I partiti trotskysti hanno presentato due candidature. Il PSTU ha candidato Zè Maria, un conosciuto leader operaio che, tuttavia, ha raccolto solo uno 0,5%. Il PSTU mira a intercettare i delusi del PT con una politica di sostegno critico al PT nel secondo turno, sfidandolo a una rottura col FMI e con gli USA nelle trattative per l’ALCA. Il PCO (che partecipa al Movimento per la Rifondazione della Quarta Internazionale) ha presentato per la prima volta una propria candidatura, in chiara contrapposizione alle altre, raccogliendo una piccola percentuale di voti, proporzionata alle sue esigue forze. Nel ballottaggio non ha dato indicazione di voto per il ‘’fronte popolare’’ lulista.

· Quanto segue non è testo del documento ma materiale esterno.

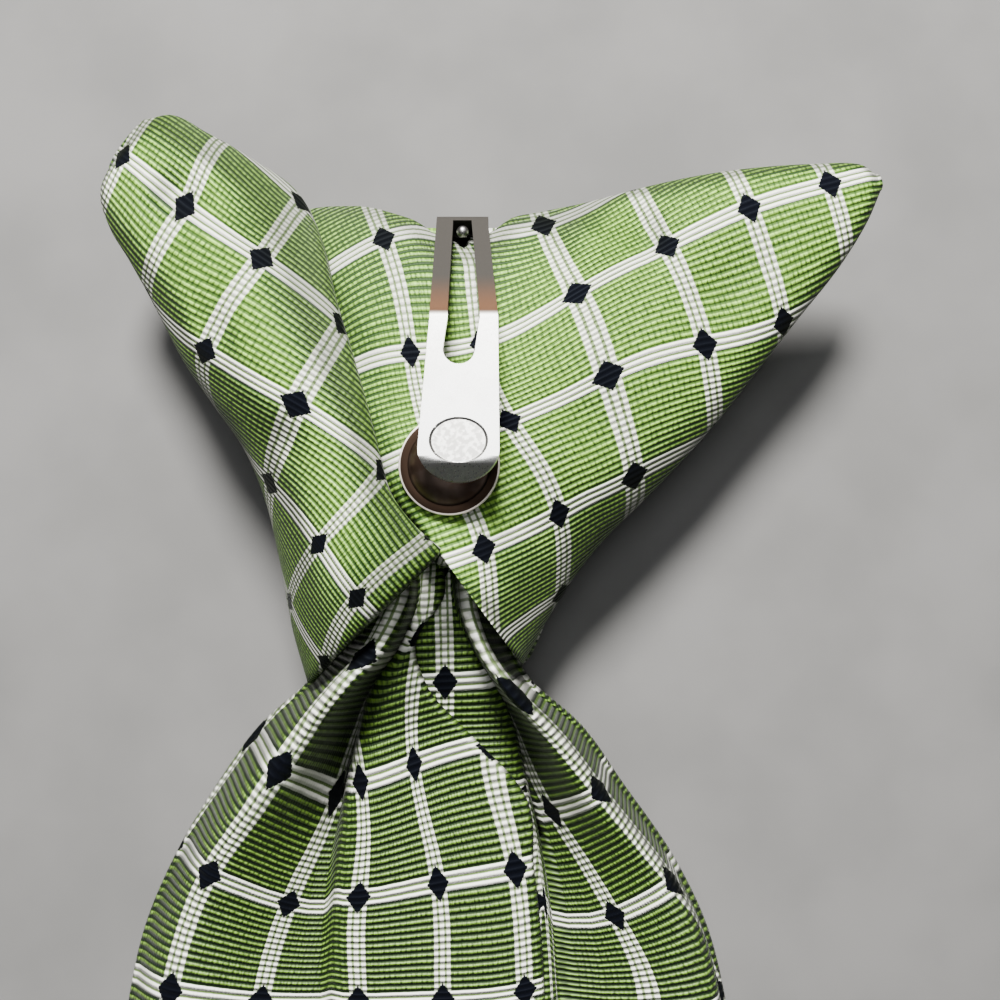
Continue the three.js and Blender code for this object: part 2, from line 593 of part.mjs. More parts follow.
function baseOutline(hookY) {
  const shape = new THREE.Shape();
  const half = HOOK_WIDTH / 2;
  const end = hookY - BASE_LENGTH - STRIP;
  shape.moveTo(half, hookY + STRIP);
  shape.lineTo(-half, hookY + STRIP);
  shape.lineTo(-half, end);
  shape.lineTo(half, end);
  return shape;
}

function tongueOutline(hookY, bendY, tipY) {
  const shape = new THREE.Shape();
  const narrow = HOOK_WIDTH / 2;
  const wide = TONGUE_WIDTH / 2;
  const waist = (narrow + wide) / 2;
  const shoulder = tipY + TIP_SHOULDER;
  shape.moveTo(narrow, hookY - STRIP);
  shape.lineTo(narrow, hookY + STRIP);
  shape.lineTo(-narrow, hookY + STRIP);
  shape.lineTo(-narrow, hookY - STRIP);
  shape.lineTo(BEND_SWAY - waist, bendY);
  shape.lineTo(-wide, shoulder);
  shape.absellipse(0, shoulder, wide, TIP_SHOULDER + LIP_REACH, Math.PI, 2 * Math.PI, false);
  shape.lineTo(BEND_SWAY + waist, bendY);
  return shape;
}

function slotOutline(hookY, bendY) {
  const shape = new THREE.Shape();
  const round = SLOT_WIDTH / 2;
  const start = hookY - STRIP / 2 - SLOT_MARGIN;
  const end = bendY - SLOT_WIDTH;
  shape.moveTo(SLOT_NECK / 2, start);
  shape.lineTo(-SLOT_NECK / 2, start);
  shape.lineTo(BEND_SWAY - round, bendY);
  shape.lineTo(-round, end);
  shape.absarc(0, end, round, Math.PI, 2 * Math.PI, false);
  shape.lineTo(BEND_SWAY + round, bendY);
  return shape;
}

function ovalOutline(middleY) {
  const shape = new THREE.Shape();
  shape.absellipse(0, middleY, DIMPLE_WIDTH / 2, 0.4 * DIMPLE_WIDTH, 0, 2 * Math.PI, false);
  return shape;
}

// The dish: a dome pressed from sheet, on a flat flange, open below.
function clipDish(cloth) {
  const rim = DISH_DIAMETER / 2;
  const foot = rim - FLANGE_WIDTH;
  const arch = (radius, height) => {
    const points = [];
    for (let i = 0; i <= 5; i++) {
      const angle = (i / 5) * Math.PI / 2;
      points.push(new THREE.Vector2(radius * Math.sin(angle), height * Math.cos(angle) ** 1.3));
    }
    return points;
  };
  const outline = [
    ...arch(foot, DISH_RISE + DISH_SHEET).map((p) => new THREE.Vector2(p.x, Math.max(p.y, DISH_SHEET))),
    new THREE.Vector2(rim, DISH_SHEET),
    new THREE.Vector2(rim, 0),
    ...arch(foot - DISH_SHEET, DISH_RISE).reverse(),
  ];
  const geometry = new THREE.LatheGeometry(outline.reverse(), 24);
  geometry.rotateX(Math.PI / 2);
  const solid = toManifold(geometry);
  const mesh = makeMesh('clip_dish', fromManifold(solid), materials.dish);
  const [x, y] = [DISH_X, DISH_ALONG * KNOT_LENGTH];
  const places = [[x, y]];
  for (let i = 0; i < 24; i++) {
    const angle = (i / 24) * 2 * Math.PI;
    places.push([x + rim * Math.cos(angle), y + rim * Math.sin(angle)]);
    places.push([x + 0.6 * rim * Math.cos(angle), y + 0.6 * rim * Math.sin(angle)]);
  }
  mesh.position.set(x, y, highestOver(cloth, places) + CLEARANCE);
  return mesh;
}

// The rivet head that stands in the slot, just under the hook.
function clipRivet(cloth) {
  const radius = RIVET_DIAMETER / 2;
  const geometry = new THREE.SphereGeometry(radius, 14, 8);
  geometry.rotateX(Math.PI / 2);
  const mesh = makeMesh('clip_rivet', fromManifold(toManifold(geometry)), materials.rivet);
  const y = topEdgeOf(cloth, CLIP_X - radius, CLIP_X + radius) - RIVET_INSET;
  const under = gridOver(CLIP_X - radius, CLIP_X + radius, y - radius, y + radius, 4);
  mesh.position.set(CLIP_X, y, highestOver(cloth, under) + CLEARANCE + radius);
  return mesh;
}

const wingRight = makeMesh('wing_right', wing(RIGHT_WING, RIGHT_DENTS, RIGHT_RINGS, 1), materials.cloth);
const wingLeft = makeMesh('wing_left', wing(LEFT_WING, LEFT_DENTS, LEFT_RINGS, 0), materials.cloth);

const tie = new THREE.Group();
tie.add(wingRight);
tie.add(wingLeft);
tie.add(makeMesh('knot_front', frontBand([wingLeft, wingRight]), materials.cloth));
tie.add(makeMesh('blade', blade(), materials.cloth));
tie.add(clipSpring(wingRight));
tie.add(clipDish(wingRight));
tie.add(clipRivet(wingRight));

export default tie;
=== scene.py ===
"""A clip-on necktie lying face down: woven silk folded into a winged knot, with a sprung clip."""
import math

import bmesh
import bpy
import numpy as np
from bpy.props import FloatProperty, FloatVectorProperty, IntProperty, PointerProperty
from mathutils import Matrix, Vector
from mathutils.bvhtree import BVHTree


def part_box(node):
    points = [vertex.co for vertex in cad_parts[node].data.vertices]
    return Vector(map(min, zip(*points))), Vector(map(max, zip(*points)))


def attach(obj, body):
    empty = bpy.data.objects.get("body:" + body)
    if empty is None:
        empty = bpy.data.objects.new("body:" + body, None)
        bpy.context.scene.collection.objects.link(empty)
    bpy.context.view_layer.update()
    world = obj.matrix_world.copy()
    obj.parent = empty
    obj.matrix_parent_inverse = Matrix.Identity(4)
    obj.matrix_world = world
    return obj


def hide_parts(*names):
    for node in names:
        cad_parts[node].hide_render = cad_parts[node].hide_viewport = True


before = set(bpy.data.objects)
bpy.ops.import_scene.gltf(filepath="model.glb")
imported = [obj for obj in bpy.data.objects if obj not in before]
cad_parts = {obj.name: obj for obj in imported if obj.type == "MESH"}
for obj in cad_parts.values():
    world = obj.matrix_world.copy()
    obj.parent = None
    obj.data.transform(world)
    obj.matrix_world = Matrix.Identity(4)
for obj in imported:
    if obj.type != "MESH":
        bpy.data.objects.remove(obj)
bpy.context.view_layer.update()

bl_info = {
    "name": "Clip-on Necktie",
    "version": (1, 0, 0),
    "blender": (4, 5, 0),
    "location": "View3D > Sidebar > Necktie",
    "description": "Builds a folded silk clip-on necktie, its metal clip and a plain studio",
    "category": "Add Mesh",
}

MM = 0.001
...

Lula, che in portoghese significa calamaro, ha ampiamente sparso inchiostro attorno a sé, ma la gravità della situazione non gli permetterà a lungo di mantenere compatto il suo fronte popolare. Se, al contrario di quanto pensano i suoi sostenitori nostrani, le ambiguità si scioglieranno nel senso di un tentativo di gestire le compatibilità capitalistiche, allora si moltiplicheranno le potenzialità per creare una sinistra rivoluzionaria. Non si tratta, però, di un passaggio scontato: il PCO e il PSTU non sono paragonabili al PO argentino, l’uno per radicamento e l’altro per scelte e programmi, il MST non è il movimento Piquetero e la sinistra del PT, per ora, non pare per nulla intenzionata a dare una battaglia intransigente.